One limitation of this method is the relative scarcity of raw materials for the reaction, which converts carbon dioxide into magnesium carbonate. Another extremely stable form of carbon is diamond. But if researchers could transform atmospheric carbon dioxide into diamonds they wouldn’t need the prize money in the first place.
It is genuinely exciting to think of the potential of these and other technologies that will emerge in the future. But how hopeful should we be?
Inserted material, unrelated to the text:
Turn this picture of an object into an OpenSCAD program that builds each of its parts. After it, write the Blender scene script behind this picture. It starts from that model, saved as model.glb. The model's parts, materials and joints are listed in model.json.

Wilson has condemned the prize, which she calls “an engineer’s wet dream”, for encouraging inaction among the masses who blithely assume the inevitability of a techno-fix. This assumption is not shared by Jones and Lackner, who agree on the need to cut our fossil fuel use now. Others cry out for more support of renewable and non-polluting energies.
Levy, who thinks that the climate situation is more serious than the general public perceives, is more optimistic. “I think the prize will make a difference in both the short and long term. I am grateful people like Richard Branson and Al Gore are looking beyond profit and politics to address a problem that knows no borders.”
A broader concern of Wilson’s is one shared by many of us. When we set out to change the earth’s climate on the grandest scale of all, how confident can we possibly be of precisely controlling its consequences? What if we overcorrect and remove too much carbon dioxide, killing all the trees and starving ourselves of oxygen in the process?
Last week the company Geopower Basel provided a timely warning to those who would save the Earth with technology. The geothermal energy project involved injecting pressurised water into 4.8 km deep bore holes near Basel, Switzerland, where the water is heated to 200 ° C. When the water returns to the surface as steam it drives a turbine to generate electricity. Unfortunately the work set off four minor earthquakes in the area.
Jones summed up the current pickle when he told the BBC, “Once you start managing nature you have to continue to manage nature, there is no use hoping that it will restore itself to a new equilibrium set up by humans.”